Amor a la vida, de Jack London
Nos lo lee Juan García Única
Este es un libro que me parece especialmente oportuno tener en cuenta, dada la situación en que nos encontramos durante estos días de confinamiento y horror. Me lo parece por dos motivos: en un momento especialmente doloroso, habla del dolor; y en un momento que solo puede calificarse como horrible, sigue siendo un canto a la esperanza, una declaración de amor a la vida, como su propio título indica. Una declaración profunda, pero, eso sí, nada ingenua ni tramposa. Jack London no hace juegos de trilero, no maquilla ni edulcora la realidad de una naturaleza que en todo momento se muestra indiferente, cuando no abiertamente hostil, al padecimiento del protagonista (si bien, todo hay que decirlo, puede que la protagonista absoluta sea precisamente ella, esa naturaleza omnipresente en toda su crudeza de principio a fin). Un protagonista, por cierto, del que apenas sabemos nada: ni cuál es su nombre, ni a qué se dedicaba antes de verse inmerso en una lucha por la supervivencia, ni qué suerte le deparará el futuro. Todo lo que sospechamos de él se establece por contraste con su situación actual: por ejemplo, sí tenemos claro, porque lo llama a gritos cuando lo ve alejarse en la inmensidad de un paisaje nevado, que el compañero que lo abandona a su suerte tras herirse en la pierna se llama Bill; también que añora la comida del refugio del que parecen haber huido ambos (¿serían, digamos, del todo legales sus actividades?); y que apenas es rescatado se recupera rápido tras el tormento del hambre, pero eso es todo.

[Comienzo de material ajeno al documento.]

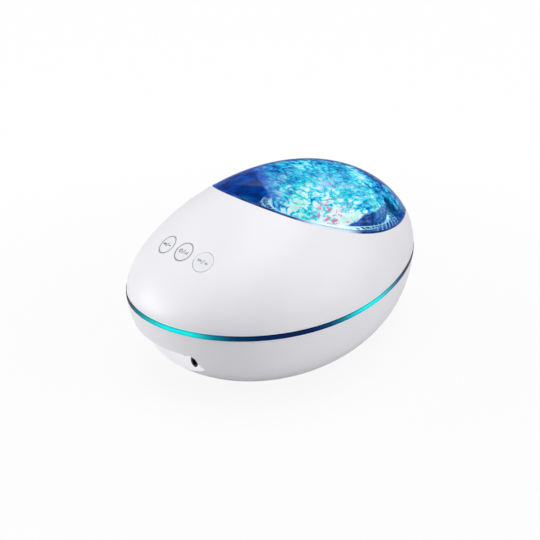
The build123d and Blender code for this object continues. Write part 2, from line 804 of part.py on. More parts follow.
with BuildPart() as speaker_cone:
    turned(speaker_plane, [
        (speaker_cone_radius + 0.2, 0.3),
        (speaker_cone_radius + 0.2, 1.1),
        (speaker_cone_radius - 1, 1.1),
        (cone_neck, cone_neck_z),
        (cone_neck, speaker_top + 1.5),
        (cone_neck - cone_wall, speaker_top + 1.5),
        (cone_neck - cone_wall, cone_neck_z - cone_wall),
        (speaker_cone_radius - 1.4, 0.3),
    ])
    cap_radius, cap_middle, cap_edge = dust_cap
    turned(speaker_plane, [
        (0, cap_middle),
        (cap_radius, cap_edge),
        (cap_radius, cap_edge + cone_wall),
        (0, cap_middle + cone_wall),
    ])

with BuildPart() as speaker_magnet:
    ring(speaker_plane, speaker_top, speaker_top + magnet_height, magnet_radius)
    ring(speaker_plane, speaker_top, speaker_top + magnet_height - 2, voice_radius, mode=Mode.SUBTRACT)
    ring(speaker_plane, speaker_top - 1.5, speaker_top + magnet_height - 2, 3.0)
    chamfer(speaker_magnet.edges().group_by(Axis.Z)[-1], 0.5)

with BuildPart() as speaker_screws:
    for place in speaker_screw_places:
        screw(beside(Plane.XY, *place).offset(floor_z + speaker_rim), small_screw, speaker_rim + 1.4)

nodes = {
    "upper_shell": upper_shell.part,
    "lower_shell": lower_shell.part,
    "trim_ring": trim_ring.part,
    "clear_cover": clear_cover.part,
    "cover_seal": cover_seal.part,
    "lamp_deck": lamp_deck.part,
    "ribbed_bezel": ribbed_bezel.part,
    "wave_dome": wave_dome.part,
    "ring_gear": ring_gear.part,
    "pinion": pinion.part,
    "pinion_shaft": pinion_shaft.part,
    "gear_motor": gear_motor.part,
    "motor_bracket": motor_bracket.part,
    "motor_screws": motor_screws.part,
    "lamp_cup": lamp_cup.part,
    "lamp_screws": lamp_screws.part,
    "reflector": reflector.part,
    "led_board": led_board.part,
    "leds": leds.part,
    "heat_sink": heat_sink.part,
    "deck_screws": deck_screws.part,
    "case_screws": case_screws.part,
    "rubber_feet": rubber_feet.part,
    **button_nodes,
    "switches": switches.part,
    "switch_board": switch_board.part,
    "switch_board_screws": switch_board_screws.part,
    "main_board": main_board.part,
    "board_screws": board_screws.part,
    "audio_socket": audio_socket.part,
    "card_socket": card_socket.part,
    "power_socket": power_socket.part,
    "main_chip": main_chip.part,
    "capacitors": capacitors.part,
    "board_plugs": board_plugs.part,
    "speaker_frame": speaker_frame.part,
    "speaker_cone": speaker_cone.part,
    "speaker_magnet": speaker_magnet.part,
    "speaker_screws": speaker_screws.part,
}
for name, part in nodes.items():
    part.label = name
    export_step(part, f"parts/{name}.step")
print("gears", ring_teeth, pinion_teeth, "distance", gear_distance)
print("button plane", button_plane.origin, degrees(button_slope))
print("case", lower_shell.part.bounding_box(), upper_shell.part.bounding_box())
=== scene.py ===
import json
from math import atan2, cos, hypot, pi, radians, sin

import bmesh
import bpy
from mathutils import Matrix, Vector, noise
from mathutils.bvhtree import BVHTree


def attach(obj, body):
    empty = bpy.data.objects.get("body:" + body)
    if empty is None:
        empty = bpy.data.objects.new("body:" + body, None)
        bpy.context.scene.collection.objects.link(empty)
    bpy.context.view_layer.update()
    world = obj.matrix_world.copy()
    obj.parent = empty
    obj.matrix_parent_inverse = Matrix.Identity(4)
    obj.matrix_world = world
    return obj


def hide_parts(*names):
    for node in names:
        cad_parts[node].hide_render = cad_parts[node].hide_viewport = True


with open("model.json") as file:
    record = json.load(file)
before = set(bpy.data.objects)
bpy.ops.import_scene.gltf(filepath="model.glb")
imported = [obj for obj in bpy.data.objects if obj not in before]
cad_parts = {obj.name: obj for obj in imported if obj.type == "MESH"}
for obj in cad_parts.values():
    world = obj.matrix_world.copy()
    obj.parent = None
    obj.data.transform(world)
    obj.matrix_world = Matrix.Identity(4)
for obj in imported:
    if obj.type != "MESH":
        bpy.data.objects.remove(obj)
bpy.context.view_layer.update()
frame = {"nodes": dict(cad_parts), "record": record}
MM = 0.001
MERGE = 0.001 * MM

# The photograph's viewpoint, and the point of the lamp that it is aimed at
CAMERA_PLACE = Vector((361.745, -319.644, 254.784)) * MM
CAMERA_TARGET = Vector((0, -10.389, 45.256)) * MM
LENS = 71.27
SENSOR = 36.0

# The soft boxes: name, place and side in metres, and power in watts. All face the lamp's middle
SOFT_BOXES = (
    ("top_light", (0.08, -0.10, 1.20), 0.9, 9.8),
    ("low_light", (-0.65, -0.75, 0.12), 0.6, 7.2),
    ("side_light", (0.80, 0.25, 0.55), 0.8, 2.7),
    ("rear_light", (0.75, 0.55, 0.14), 0.4, 1.4),
)
LAMP_MIDDLE = Vector((0, 0, 0.04))
ROOM_COLOUR = (0.93, 0.94, 1.0, 1)
ROOM_STRENGTH = 0.22
FLOOR_SIZE = 6.0
FLOOR_COLOUR = (0.75, 0.75, 0.76, 1)

# The wave dome's own frame: its origin lies on the flange's top face and its axis leans to the rear
DOME_ORIGIN = Vector((0, 28.05, 66)) * MM
DOME_LEAN = radians(10)
DOME_PLACE = Matrix.Translation(DOME_ORIGIN) @ Matrix.Rotation(-DOME_LEAN, 4, "X")

# The nose's frame: the middle button's centre, with Z out of the case
BUTTON_ORIGIN = Vector((0, -61.4, 68.8089)) * MM
BUTTON_SLOPE = radians(37.30618)
BUTTON_PLACE = Matrix.Translation(BUTTON_ORIGIN) @ Matrix.Rotation(BUTTON_SLOPE, 4, "X")
BUTTON_PITCH = 13.4 * MM

# The seam between the shells and half the height of the trim ring in it
SEAM_HEIGHT = 42 * MM
TRIM_HALF = 1.2 * MM

# The case: its middle, in millimetres, and the height from which its inner side shows behind the cover
CASE_MIDDLE = (0, 10, 42)
INSIDE_FROM = 46 * MM

# The socket recess under the nose: its back wall, its ceiling and half its width
RECESS_BACK = -68.5 * MM
RECESS_TOP = 29.2 * MM
RECESS_HALF = 23.15 * MM

# The ribbed ring round the dome: radii of its lip and of its ribs' feet, and how many ribs it has
BEZEL_LIP = 29.7 * MM
BEZEL_REACH = 35.5 * MM
RIB_COUNT = 60.0


# Camera, light and floor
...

Jack London construyó en su día un relato que, leído hoy, adquiere cierto aire arquetípico, porque la historia de un hombre que lucha por salvar la vida, que se aferra a ella cuando todo parece perdido, no puede ser nunca solo la historia de un hombre, sino la de un ser humano en toda la extensión universal del término. En la página 48 de la edición de Gadir, que es la que yo he leído, y que además incluye unas tan sobrias como elegantes ilustraciones de Laura Plaza, hallamos el momento en el que nuestro protagonista, famélico y debilitado, se topa de frente con un oso en ademán amenazante. Esta es su reacción: «Gruñó también él de una manera salvaje, terrible, expresando el temor que es hermano de la vida y que está mezclado con las más profundas raíces de la existencia».
Señalo ese pasaje porque me parece que define mejor que ningún otro la profundidad de este relato conmovedor, y porque en él se concentra el clímax emocional de esta historia. Tenemos miedo, como a muchos nos está sucediendo ahora, no porque seamos indiferentes al dolor, ya sea el propio o el ajeno. Tenemos miedo, en definitiva, por la sencilla razón de que amamos la vida.